§ **DATA BLOCK**
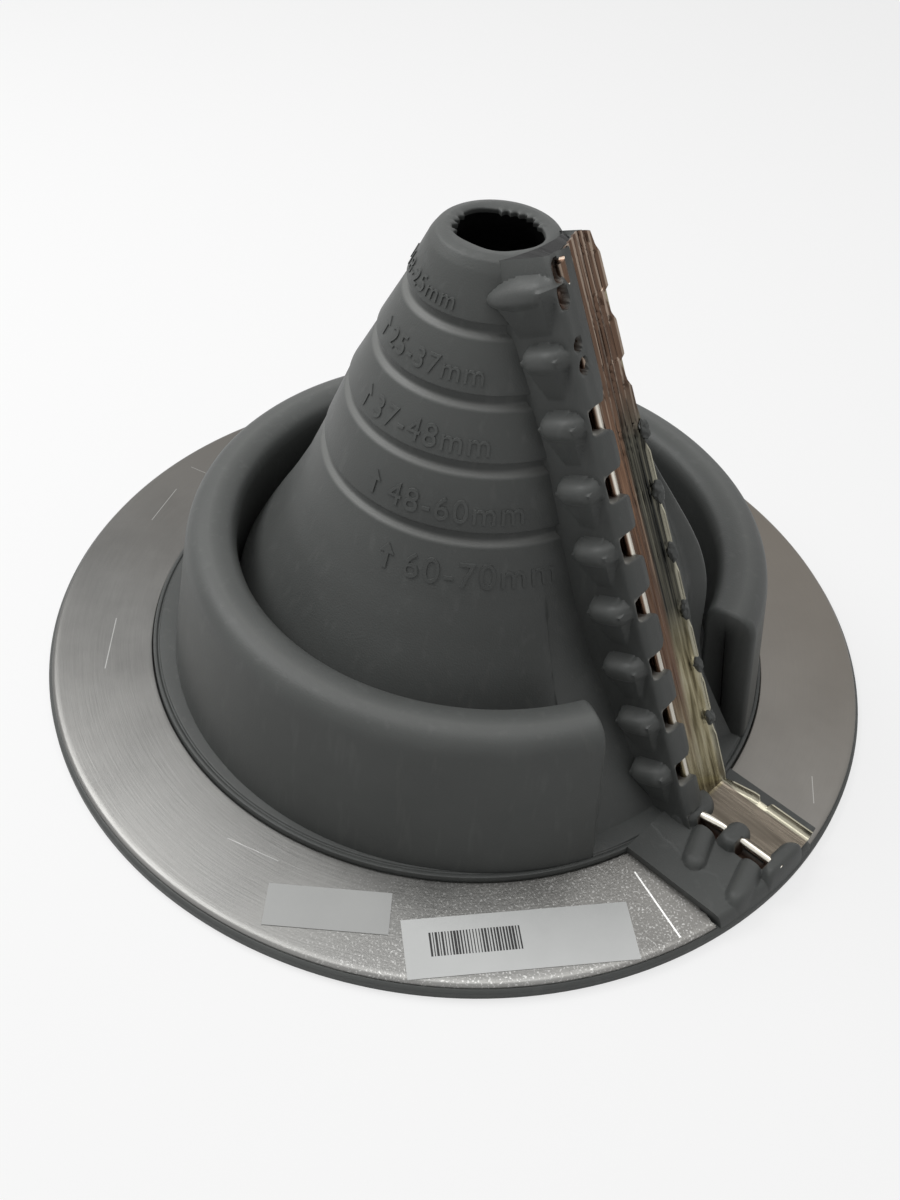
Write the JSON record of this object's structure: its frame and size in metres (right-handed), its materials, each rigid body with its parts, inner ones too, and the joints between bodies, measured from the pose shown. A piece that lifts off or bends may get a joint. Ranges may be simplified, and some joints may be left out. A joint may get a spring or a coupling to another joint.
{
  "type": "pipe flashing boot",
  "caption": "Split rubber cone on a round metal-faced flange that seals a roof around a pipe; it opens along a lugged seam to go round a fitted pipe.",
  "frame": {"origin": "centre of the underside of the flange", "axes": "+Z along the pipe, up from the roof; the split lies on +X, in the XZ plane; the lugs are on its -Y side"},
  "size_m": [0.203, 0.203, 0.1214],
  "materials": {
    "rubber": "matt moulded",
    "ring_metal": "brushed in circles",
    "seam_metal": "rolled strip",
    "paper": "printed paper label"
  },
  "bodies": {
    "root": {"rubber_boot": "rubber", "base_ring": "ring_metal", "seam_channel": "seam_metal", "seam_insert": "seam_metal", "large_label": "paper", "small_label": "paper"}
  },
  "joints": []
}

§ **STATED GOAL**
Using the data above, repeat every line exactly.

§ **WORKED SOLUTION**
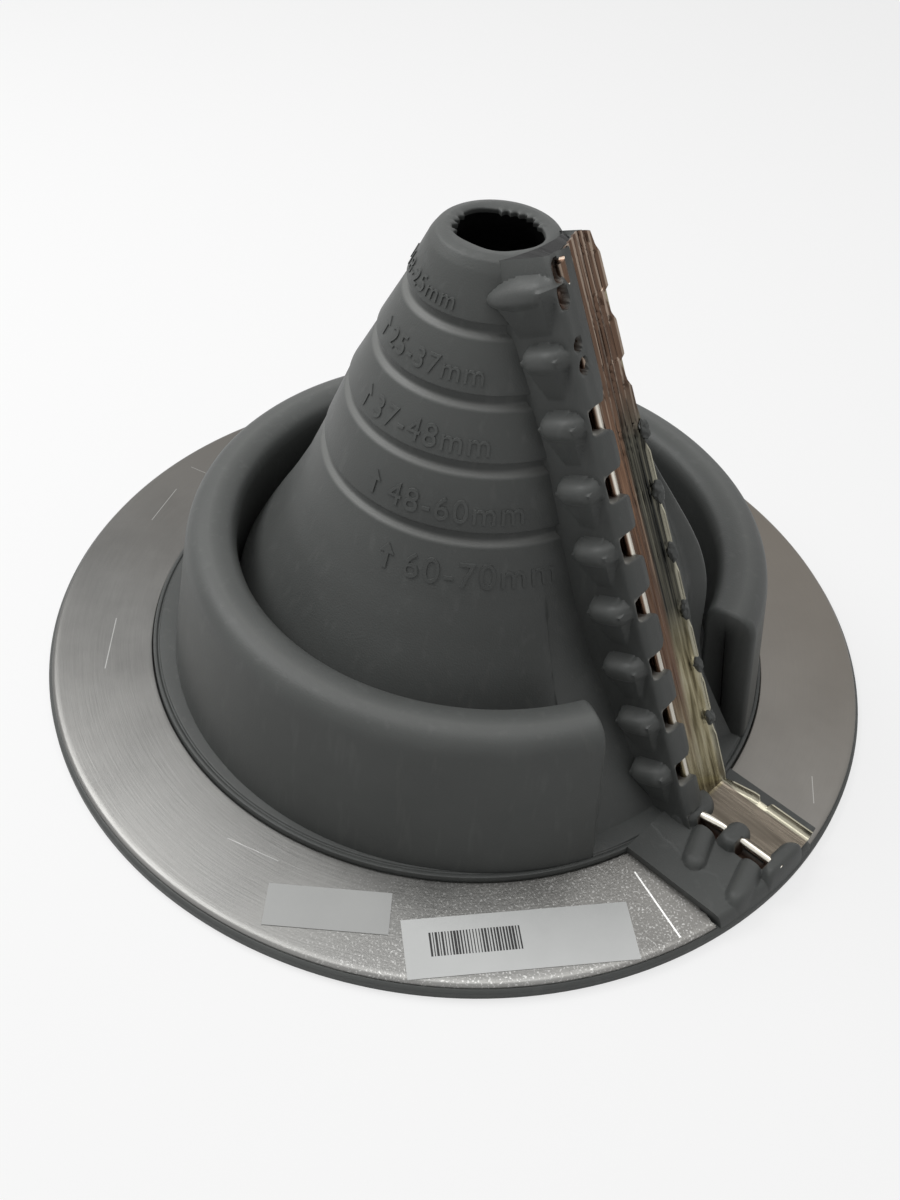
Write the JSON record of this object's structure: its frame and size in metres (right-handed), its materials, each rigid body with its parts, inner ones too, and the joints between bodies, measured from the pose shown. A piece that lifts off or bends may get a joint. Ranges may be simplified, and some joints may be left out. A joint may get a spring or a coupling to another joint.
{
  "type": "pipe flashing boot",
  "caption": "Split rubber cone on a round metal-faced flange that seals a roof around a pipe; it opens along a lugged seam to go round a fitted pipe.",
  "frame": {"origin": "centre of the underside of the flange", "axes": "+Z along the pipe, up from the roof; the split lies on +X, in the XZ plane; the lugs are on its -Y side"},
  "size_m": [0.203, 0.203, 0.1214],
  "materials": {
    "rubber": "matt moulded",
    "ring_metal": "brushed in circles",
    "seam_metal": "rolled strip",
    "paper": "printed paper label"
  },
  "bodies": {
    "root": {"rubber_boot": "rubber", "base_ring": "ring_metal", "seam_channel": "seam_metal", "seam_insert": "seam_metal", "large_label": "paper", "small_label": "paper"}
  },
  "joints": []
}